You cannot equate paper clip maximizer with SV companies. Because fitness functions are different.
Not saying that diamonds industry didn’t make world worse off but still somehow it didn’t take over the world to make people eat diamonds for breakfast. So the same there will be no entity that can make all people everywhere eat strawberries for breakfast all year long.
Scary part is finance industry that basically already is self conscious with all the rules baked in and no single person being able to grasp it.
Finance with AGI could already become paper clip optimizer - but it actually needs energy only. It doesn’t need humans anymore.

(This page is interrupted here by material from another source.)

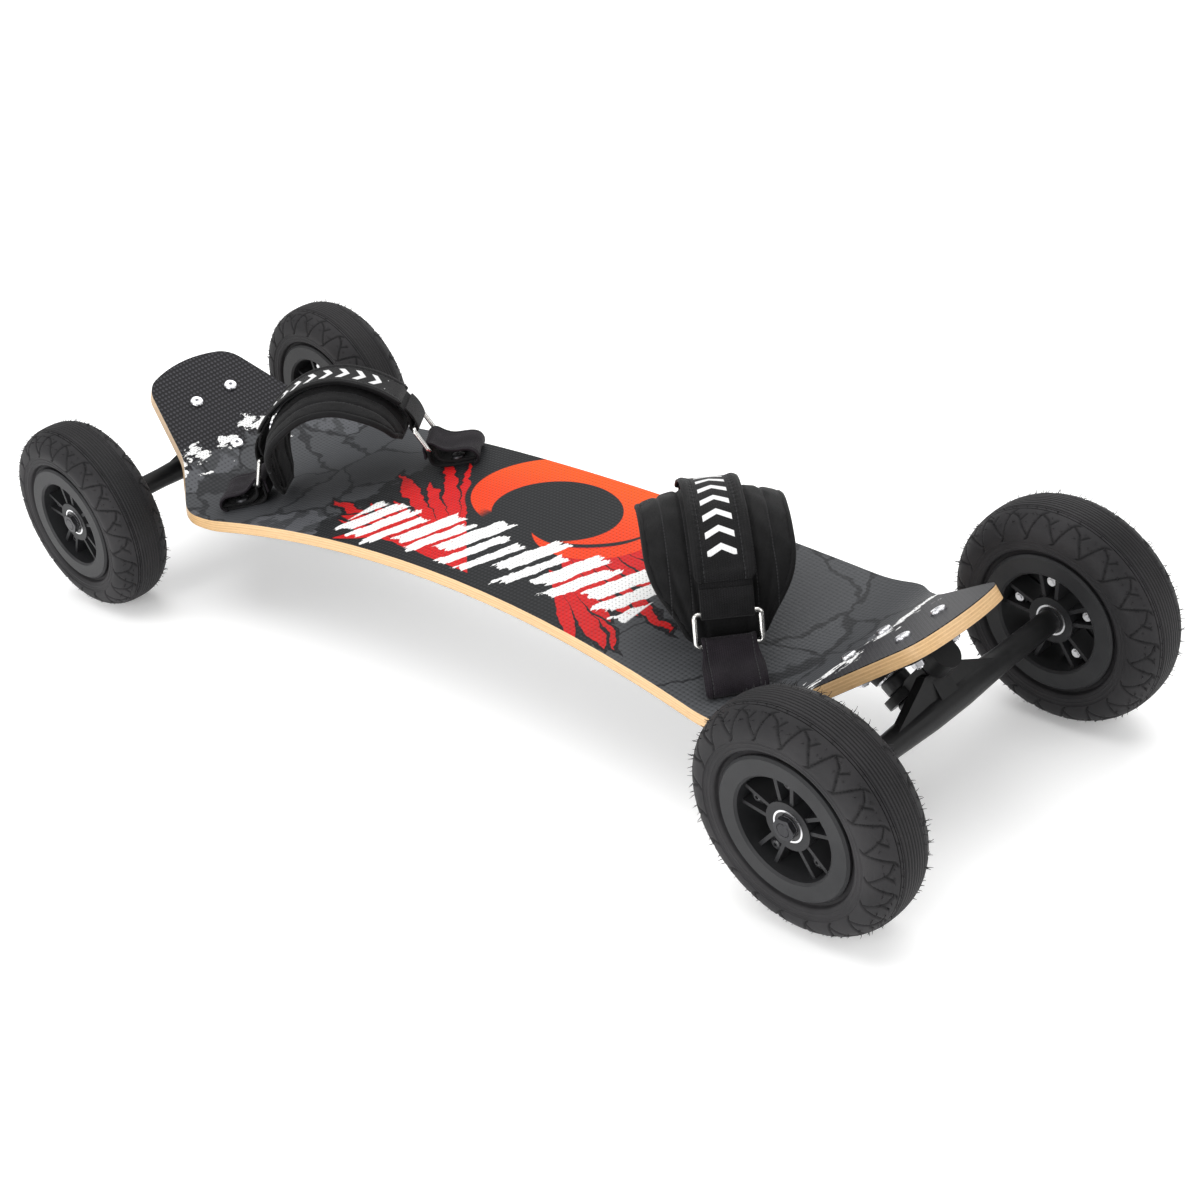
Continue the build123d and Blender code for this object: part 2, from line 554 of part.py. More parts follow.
def hub_half():
    """The outward half of the hub: rim, flange, twin-ribbed spokes and bearing boss."""
    flange_in = HUB_HALF_WIDTH - RIM_FLANGE_THICKNESS
    rim = make_face(
        Polyline(
            (RIM_BORE_RADIUS, TOUCH / 2),
            (BEAD_RADIUS, TOUCH / 2),
            (BEAD_RADIUS, flange_in),
            (RIM_FLANGE_RADIUS - 1, flange_in),
            (RIM_FLANGE_RADIUS, flange_in + 1),
            (RIM_FLANGE_RADIUS, HUB_HALF_WIDTH - 2),
            (RIM_FLANGE_RADIUS - 2, HUB_HALF_WIDTH),
            (RIM_BORE_RADIUS + 2, HUB_HALF_WIDTH),
            (RIM_BORE_RADIUS, HUB_HALF_WIDTH - 2),
            close=True,
        )
    )
    half = revolve(rim, Axis.Y)
    half += tube_along_y(HUB_BOSS_RADIUS, HUB_BORE_RADIUS, TOUCH / 2, HUB_BOSS_HALF_WIDTH)
    rib_long = RIM_BORE_RADIUS - HUB_BOSS_RADIUS + 4
    rib = Pos(HUB_BOSS_RADIUS - 2, 0, 0) * Box(rib_long, SPOKE_FRONT - SPOKE_BACK, SPOKE_THICKNESS, align=RIB)
    post = Rotation(-90, 0, 0) * Cylinder(HUB_BOLT_BOSS_RADIUS, HUB_BOLT_SEAT - TOUCH / 2, align=BASE)
    pair = Pos(HUB_BOLT_CIRCLE_RADIUS, TOUCH / 2, 0) * post
    for side in (1, -1):
        pair += Pos(0, SPOKE_BACK, side * SPOKE_GAP_HALF) * flared(rib, -side * SPOKE_FLARE)
    for angle in spoke_spots():
        half += Rotation(0, -angle, 0) * pair
    race_room = BEARING_RADIUS + TOUCH
    half -= tube_along_y(race_room, 0.001, HUB_BOSS_HALF_WIDTH - BEARING_WIDTH, HUB_HALF_WIDTH)
    for angle in spoke_spots():
        hole = Rotation(90, 0, 0) * Cylinder(HUB_BOLT_RADIUS + TOUCH, 4 * HUB_HALF_WIDTH)
        half -= Rotation(0, -angle, 0) * Pos(HUB_BOLT_CIRCLE_RADIUS, 0, 0) * hole
    valve_hole = Cylinder(VALVE_RADIUS + VALVE_HOLE_CLEARANCE, BEAD_RADIUS, align=BASE)
    half -= Pos(0, 0, -VALVE_TIP_RADIUS) * Rotation(180, 0, 0) * valve_hole
    return half


def flared(rib, angle):
    """A rib turned about its root."""
    root = HUB_BOSS_RADIUS
    return Pos(root, 0, 0) * Rotation(0, angle, 0) * Pos(-root, 0, 0) * rib


def hub_fasteners():
    """The bolts and nuts that hold the hub halves together."""
    socket = HUB_BOLT_RADIUS * 0.7
    length = 2 * HUB_BOLT_SEAT + HUB_NUT_HEIGHT + 1.5
    bolt = button_bolt(HUB_BOLT_HEAD_RADIUS, 2.8, HUB_BOLT_RADIUS, length, socket)
    nut = hex_nut(HUB_NUT_RADIUS, HUB_NUT_HEIGHT, HUB_BOLT_RADIUS + TOUCH)
    out = []
    for angle in spoke_spots():
        spot = Rotation(0, -angle, 0) * Pos(HUB_BOLT_CIRCLE_RADIUS, 0, 0)
        out.append(spot * Pos(0, HUB_BOLT_SEAT + TOUCH, 0) * Rotation(-90, 0, 0) * bolt)
        out.append(spot * Pos(0, -HUB_BOLT_SEAT - HUB_NUT_HEIGHT - TOUCH, 0) * Rotation(-90, 0, 0) * nut)
    return out


def tyre():
    """The tyre's carcass and tread as one ring, open towards the rim."""
    seat = HUB_HALF_WIDTH - RIM_FLANGE_THICKNESS - TOUCH
    inner_r = BEAD_RADIUS + TOUCH
    half = TYRE_WIDTH / 2
    deep = TYRE_RADIUS - BEAD_RADIUS
    wall = TYRE_WALL

    def right(side):
        outer = [(inner_r, side * seat), (RIM_FLANGE_RADIUS - 0.5, side * seat)]
        crown = [
            (RIM_FLANGE_RADIUS + 0.15 * deep, side * half * 0.92),
            (RIM_FLANGE_RADIUS + 0.34 * deep, side * half),
            (RIM_FLANGE_RADIUS + 0.55 * deep, side * half * 0.9),
            (TYRE_RADIUS - 0.065 * deep, side * half * 0.58),
        ]
        return outer, crown

    a, b = right(1)
    c, d = right(-1)
    outer = Spline(a[1], *b, (TYRE_RADIUS, 0), *reversed(d), c[1])
    lip = seat - wall * 1.4

    def inside(side):
        return [
            (RIM_FLANGE_RADIUS + 0.17 * deep, side * (half * 0.93 - wall)),
            (RIM_FLANGE_RADIUS + 0.34 * deep, side * (half - wall)),
            (RIM_FLANGE_RADIUS + 0.52 * deep, side * (half * 0.88 - wall)),
            (TYRE_RADIUS - 0.065 * deep - wall, side * half * 0.47),
        ]

    low = (RIM_FLANGE_RADIUS - 1, lip)
    inner = Spline(low, *inside(1), (TYRE_RADIUS - wall, 0), *reversed(inside(-1)), (low[0], -lip))
    lines = [
        outer,
        Polyline(a[1], a[0], (inner_r, lip), low),
        inner,
        Polyline((low[0], -lip), (inner_r, -lip), c[0], c[1]),
    ]
    return revolve(make_face([edge for line in lines for edge in line.edges()]), Axis.Y)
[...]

So it would most likely fill in whole world with power plants and erase all other life just to have the electricity.
Humans with morals are still very much in the decision chain and there is obviously a lot of debate about their morals, but them being there makes such a vast difference that the comparison to the strawberry AI is completely invalid. The strawberry AI isn’t even considering humans.
The article then builds on that false comparison for the rest of the article so there isn’t much to gain from the rest of it.
You can make the same lazy comparison to a completely socialist, centralized decision making by a government optimizing for a single metric (voter approvals, poverty levels, whatever). It has nothing to do with capitalism or the economic system.
TLDR; article says mega corps are the same as dangerous AI because they make optimizations in favor of profit that some people disagree with.